The way technology is produced and diffused across different countries and regions tends to be uneven. Economic geography largely determines the probability of knowledge spillovers and hence is key in shaping the potential for technology development and uptake, but also industrial transformation. Geographical proximity is believed to facilitate unplanned interactions that are critical parts of the innovation process.
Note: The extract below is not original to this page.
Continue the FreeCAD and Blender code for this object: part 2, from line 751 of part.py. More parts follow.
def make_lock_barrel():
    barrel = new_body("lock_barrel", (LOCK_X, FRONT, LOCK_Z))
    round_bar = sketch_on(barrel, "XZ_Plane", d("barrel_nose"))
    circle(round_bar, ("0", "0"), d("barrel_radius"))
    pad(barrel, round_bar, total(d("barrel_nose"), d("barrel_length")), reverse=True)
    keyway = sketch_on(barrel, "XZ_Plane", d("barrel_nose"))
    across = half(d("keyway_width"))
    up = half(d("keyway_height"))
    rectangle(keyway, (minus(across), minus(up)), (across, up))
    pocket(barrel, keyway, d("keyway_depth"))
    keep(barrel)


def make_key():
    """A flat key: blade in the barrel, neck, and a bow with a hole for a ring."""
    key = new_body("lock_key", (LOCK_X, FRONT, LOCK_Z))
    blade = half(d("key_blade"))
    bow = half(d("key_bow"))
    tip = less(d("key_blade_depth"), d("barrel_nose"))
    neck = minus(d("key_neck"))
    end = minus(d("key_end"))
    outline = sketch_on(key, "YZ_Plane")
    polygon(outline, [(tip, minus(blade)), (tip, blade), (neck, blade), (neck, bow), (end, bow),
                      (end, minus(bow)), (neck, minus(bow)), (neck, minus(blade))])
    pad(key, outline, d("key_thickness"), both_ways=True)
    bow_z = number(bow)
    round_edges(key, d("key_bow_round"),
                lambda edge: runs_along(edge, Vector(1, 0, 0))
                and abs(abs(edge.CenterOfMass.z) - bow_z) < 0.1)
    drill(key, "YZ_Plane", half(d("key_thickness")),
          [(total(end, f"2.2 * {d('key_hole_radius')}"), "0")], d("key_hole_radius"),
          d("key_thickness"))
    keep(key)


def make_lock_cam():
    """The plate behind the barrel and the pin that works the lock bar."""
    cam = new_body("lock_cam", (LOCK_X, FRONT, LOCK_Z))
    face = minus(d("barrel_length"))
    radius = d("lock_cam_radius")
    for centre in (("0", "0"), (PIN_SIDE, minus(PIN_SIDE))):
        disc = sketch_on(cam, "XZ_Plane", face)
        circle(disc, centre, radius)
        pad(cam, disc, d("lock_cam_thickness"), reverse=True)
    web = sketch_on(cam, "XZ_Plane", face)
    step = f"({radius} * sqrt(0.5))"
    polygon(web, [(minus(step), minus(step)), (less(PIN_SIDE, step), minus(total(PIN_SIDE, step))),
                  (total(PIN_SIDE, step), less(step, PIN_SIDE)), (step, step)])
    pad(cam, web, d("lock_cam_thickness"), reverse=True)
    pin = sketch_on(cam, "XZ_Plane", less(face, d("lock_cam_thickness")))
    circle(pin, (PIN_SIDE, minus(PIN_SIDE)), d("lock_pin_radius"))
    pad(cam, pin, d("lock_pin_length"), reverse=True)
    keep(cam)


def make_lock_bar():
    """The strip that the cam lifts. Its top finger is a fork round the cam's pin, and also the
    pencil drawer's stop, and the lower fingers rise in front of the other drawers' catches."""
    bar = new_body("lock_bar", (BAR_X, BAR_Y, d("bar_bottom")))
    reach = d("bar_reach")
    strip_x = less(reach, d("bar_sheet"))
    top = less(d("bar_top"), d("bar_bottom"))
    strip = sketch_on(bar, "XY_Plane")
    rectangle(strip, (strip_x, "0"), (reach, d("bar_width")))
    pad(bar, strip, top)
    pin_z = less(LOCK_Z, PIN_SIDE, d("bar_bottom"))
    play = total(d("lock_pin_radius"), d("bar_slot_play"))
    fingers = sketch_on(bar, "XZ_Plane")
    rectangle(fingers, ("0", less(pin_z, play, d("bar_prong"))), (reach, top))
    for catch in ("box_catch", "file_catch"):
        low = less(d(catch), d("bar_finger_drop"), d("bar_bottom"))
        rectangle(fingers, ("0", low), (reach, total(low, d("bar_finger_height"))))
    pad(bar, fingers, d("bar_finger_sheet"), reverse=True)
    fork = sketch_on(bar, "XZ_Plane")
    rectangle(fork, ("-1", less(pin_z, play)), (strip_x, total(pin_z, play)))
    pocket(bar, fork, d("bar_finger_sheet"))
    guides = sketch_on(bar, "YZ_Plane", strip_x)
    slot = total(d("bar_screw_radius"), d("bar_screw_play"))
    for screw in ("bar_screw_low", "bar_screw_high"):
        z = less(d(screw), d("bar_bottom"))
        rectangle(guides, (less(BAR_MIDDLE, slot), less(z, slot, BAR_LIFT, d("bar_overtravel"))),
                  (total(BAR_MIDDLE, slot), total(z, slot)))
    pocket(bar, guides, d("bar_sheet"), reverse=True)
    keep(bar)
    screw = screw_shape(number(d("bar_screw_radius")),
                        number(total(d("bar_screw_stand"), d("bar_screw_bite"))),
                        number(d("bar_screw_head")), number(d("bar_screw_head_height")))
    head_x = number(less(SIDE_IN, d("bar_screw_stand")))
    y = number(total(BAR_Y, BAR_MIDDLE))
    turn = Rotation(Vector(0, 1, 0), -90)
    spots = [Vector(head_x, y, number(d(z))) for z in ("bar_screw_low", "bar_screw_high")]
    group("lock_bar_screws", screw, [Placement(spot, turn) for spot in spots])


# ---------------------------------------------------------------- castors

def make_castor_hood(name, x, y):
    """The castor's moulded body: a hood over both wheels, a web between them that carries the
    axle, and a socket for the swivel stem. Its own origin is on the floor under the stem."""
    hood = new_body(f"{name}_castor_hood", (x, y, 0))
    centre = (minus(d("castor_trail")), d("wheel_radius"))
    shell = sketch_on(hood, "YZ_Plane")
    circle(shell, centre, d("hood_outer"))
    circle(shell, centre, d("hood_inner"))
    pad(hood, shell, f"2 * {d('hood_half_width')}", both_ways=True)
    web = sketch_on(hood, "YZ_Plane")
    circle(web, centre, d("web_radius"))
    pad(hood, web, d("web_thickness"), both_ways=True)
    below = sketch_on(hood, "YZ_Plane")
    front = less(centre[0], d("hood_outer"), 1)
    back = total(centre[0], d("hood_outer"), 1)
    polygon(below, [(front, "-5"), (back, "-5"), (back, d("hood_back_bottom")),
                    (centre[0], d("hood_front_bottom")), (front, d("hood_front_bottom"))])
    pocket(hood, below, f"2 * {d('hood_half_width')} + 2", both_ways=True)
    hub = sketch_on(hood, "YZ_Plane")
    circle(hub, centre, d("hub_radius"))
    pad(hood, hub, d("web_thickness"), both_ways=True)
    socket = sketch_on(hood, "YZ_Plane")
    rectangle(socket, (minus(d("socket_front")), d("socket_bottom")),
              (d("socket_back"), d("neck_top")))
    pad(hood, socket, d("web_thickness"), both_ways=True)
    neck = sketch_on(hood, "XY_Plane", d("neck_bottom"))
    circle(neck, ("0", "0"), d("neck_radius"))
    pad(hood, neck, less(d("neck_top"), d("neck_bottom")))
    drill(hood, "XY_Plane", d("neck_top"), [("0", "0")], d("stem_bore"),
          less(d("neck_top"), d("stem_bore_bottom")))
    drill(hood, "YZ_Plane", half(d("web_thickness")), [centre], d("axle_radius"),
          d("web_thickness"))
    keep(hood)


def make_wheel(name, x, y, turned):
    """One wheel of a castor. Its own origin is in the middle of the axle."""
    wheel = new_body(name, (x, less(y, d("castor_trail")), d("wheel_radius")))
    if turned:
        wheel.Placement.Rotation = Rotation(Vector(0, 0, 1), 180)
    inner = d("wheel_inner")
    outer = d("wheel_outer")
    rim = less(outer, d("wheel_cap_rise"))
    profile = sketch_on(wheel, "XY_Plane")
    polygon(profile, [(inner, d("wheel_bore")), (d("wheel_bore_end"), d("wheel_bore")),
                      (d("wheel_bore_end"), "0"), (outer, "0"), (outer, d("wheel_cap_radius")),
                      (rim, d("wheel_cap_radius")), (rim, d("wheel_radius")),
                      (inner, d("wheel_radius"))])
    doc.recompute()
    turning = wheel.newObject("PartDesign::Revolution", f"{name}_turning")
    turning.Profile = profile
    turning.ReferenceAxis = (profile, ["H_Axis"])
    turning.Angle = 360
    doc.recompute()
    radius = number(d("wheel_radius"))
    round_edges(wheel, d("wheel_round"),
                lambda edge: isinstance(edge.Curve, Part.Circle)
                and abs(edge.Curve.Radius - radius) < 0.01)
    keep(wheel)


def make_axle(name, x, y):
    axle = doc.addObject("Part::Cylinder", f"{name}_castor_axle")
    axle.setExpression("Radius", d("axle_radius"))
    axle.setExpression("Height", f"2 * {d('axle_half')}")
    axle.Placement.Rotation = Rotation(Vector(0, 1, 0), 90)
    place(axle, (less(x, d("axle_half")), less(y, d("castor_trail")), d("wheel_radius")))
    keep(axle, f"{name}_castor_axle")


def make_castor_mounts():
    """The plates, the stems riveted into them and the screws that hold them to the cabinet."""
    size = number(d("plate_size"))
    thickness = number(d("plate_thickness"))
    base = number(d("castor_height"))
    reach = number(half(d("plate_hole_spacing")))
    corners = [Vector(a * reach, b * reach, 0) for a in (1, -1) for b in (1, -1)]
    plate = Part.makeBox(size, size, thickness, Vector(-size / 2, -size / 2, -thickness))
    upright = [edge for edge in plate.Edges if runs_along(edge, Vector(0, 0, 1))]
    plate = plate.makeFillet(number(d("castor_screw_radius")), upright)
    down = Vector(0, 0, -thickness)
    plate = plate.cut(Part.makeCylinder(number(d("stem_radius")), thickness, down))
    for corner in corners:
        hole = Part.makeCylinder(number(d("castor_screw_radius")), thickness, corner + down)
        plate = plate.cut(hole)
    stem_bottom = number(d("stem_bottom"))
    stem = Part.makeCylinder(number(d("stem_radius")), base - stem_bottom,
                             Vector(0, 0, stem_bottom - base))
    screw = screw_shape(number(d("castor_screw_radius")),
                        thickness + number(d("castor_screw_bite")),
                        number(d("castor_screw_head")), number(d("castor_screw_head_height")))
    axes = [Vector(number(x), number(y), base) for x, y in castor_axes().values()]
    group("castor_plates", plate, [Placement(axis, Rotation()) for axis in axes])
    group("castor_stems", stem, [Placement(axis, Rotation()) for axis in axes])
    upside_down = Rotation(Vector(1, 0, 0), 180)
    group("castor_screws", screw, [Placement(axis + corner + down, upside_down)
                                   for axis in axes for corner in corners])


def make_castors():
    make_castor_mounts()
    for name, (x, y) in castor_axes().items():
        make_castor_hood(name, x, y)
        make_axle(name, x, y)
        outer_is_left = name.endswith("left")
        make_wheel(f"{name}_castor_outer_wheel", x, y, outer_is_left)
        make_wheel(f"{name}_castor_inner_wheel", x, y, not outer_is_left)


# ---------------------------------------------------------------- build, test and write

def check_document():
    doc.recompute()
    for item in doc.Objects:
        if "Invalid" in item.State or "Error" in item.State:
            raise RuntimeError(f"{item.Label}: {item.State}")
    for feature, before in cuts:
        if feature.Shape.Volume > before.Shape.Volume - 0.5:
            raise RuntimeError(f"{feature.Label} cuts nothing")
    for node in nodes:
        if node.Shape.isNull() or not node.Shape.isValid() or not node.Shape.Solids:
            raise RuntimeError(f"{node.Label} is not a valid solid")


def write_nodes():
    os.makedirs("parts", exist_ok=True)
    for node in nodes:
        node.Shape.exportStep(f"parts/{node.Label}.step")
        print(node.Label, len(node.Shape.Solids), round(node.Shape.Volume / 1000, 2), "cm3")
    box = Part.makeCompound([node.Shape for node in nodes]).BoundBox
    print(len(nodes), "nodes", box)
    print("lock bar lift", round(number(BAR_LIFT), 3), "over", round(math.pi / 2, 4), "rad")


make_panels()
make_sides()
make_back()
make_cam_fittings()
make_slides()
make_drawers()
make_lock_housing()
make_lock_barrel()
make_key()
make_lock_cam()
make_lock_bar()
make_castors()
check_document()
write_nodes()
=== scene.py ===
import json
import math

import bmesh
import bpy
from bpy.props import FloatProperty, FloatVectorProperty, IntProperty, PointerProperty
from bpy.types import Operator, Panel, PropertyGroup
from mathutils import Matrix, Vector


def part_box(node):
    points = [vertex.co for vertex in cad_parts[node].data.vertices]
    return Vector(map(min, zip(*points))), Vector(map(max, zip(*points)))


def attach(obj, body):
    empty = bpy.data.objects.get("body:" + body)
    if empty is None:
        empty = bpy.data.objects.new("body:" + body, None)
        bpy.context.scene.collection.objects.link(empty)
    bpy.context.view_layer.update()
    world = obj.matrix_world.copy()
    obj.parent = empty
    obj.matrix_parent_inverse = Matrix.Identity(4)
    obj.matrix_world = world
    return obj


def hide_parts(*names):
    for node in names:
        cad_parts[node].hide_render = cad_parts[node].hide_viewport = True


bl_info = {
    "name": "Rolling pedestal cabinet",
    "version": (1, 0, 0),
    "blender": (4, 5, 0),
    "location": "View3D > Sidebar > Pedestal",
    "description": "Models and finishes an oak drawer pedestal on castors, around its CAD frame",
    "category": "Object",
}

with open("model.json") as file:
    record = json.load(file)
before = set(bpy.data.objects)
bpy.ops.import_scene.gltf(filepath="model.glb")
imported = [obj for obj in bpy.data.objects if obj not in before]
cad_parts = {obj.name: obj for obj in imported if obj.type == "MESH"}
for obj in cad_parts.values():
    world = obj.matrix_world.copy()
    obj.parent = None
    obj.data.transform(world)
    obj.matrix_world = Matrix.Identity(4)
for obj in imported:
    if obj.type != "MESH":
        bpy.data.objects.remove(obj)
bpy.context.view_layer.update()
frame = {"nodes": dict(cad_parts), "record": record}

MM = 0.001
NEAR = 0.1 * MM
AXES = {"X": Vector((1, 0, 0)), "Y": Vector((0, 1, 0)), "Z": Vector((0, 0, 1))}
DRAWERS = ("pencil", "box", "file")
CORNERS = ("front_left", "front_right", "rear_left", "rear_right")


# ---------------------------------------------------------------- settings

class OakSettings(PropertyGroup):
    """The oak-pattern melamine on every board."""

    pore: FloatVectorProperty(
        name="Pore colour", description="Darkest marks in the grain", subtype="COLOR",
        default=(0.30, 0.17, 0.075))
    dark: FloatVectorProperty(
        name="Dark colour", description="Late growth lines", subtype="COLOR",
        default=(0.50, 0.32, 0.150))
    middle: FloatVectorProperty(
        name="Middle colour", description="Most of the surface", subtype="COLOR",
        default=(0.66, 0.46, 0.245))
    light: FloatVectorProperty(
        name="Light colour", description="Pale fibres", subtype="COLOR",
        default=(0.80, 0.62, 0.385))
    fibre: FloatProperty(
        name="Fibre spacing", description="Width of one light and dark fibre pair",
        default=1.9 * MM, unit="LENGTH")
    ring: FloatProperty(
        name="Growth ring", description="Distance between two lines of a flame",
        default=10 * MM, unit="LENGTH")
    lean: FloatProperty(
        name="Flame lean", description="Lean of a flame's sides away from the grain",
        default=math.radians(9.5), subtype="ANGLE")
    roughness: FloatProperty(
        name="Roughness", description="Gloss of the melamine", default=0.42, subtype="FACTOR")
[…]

This flow relies upon the willingness of firms to inform others about their knowledge, which depends upon the trust established between actors. Clusters play an important role in industrial transformations as they can renew business models and reconfigure industrial value chains. Within the fabric of interlinked industrial ecosystems, technology clusters are integral to industrial competitiveness and economic performance. They hold a large share of a well educated workforce engaged in technological fields. Technology clusters pursue leading-edge innovation, and many companies seek insights on emerging possibilities through access to tacit or codified knowledge. Also due to the above-mentioned reasons, cluster based industrial development has been traditionally in the centre of implementing European, national and regional growth strategies. Cluster policies often concern various technological domains and technology-based sectors. The geography of innovation has been, however, challenged by the current pandemic. The acceleration in technology adoption brought by the pandemic is likely to increase the importance of technology clusters even more.
In this context, the objective of this analysis has been to initiate a reflection on questions such as:
• How has the geography of technological innovation and diffusion been affected during the Covid-19 pandemic?
• What is the role of clusters and cluster-based industrial development policies in fostering technology-based resilience?
• How to adapt cluster-based policies and nurture linkages both locally and internationally?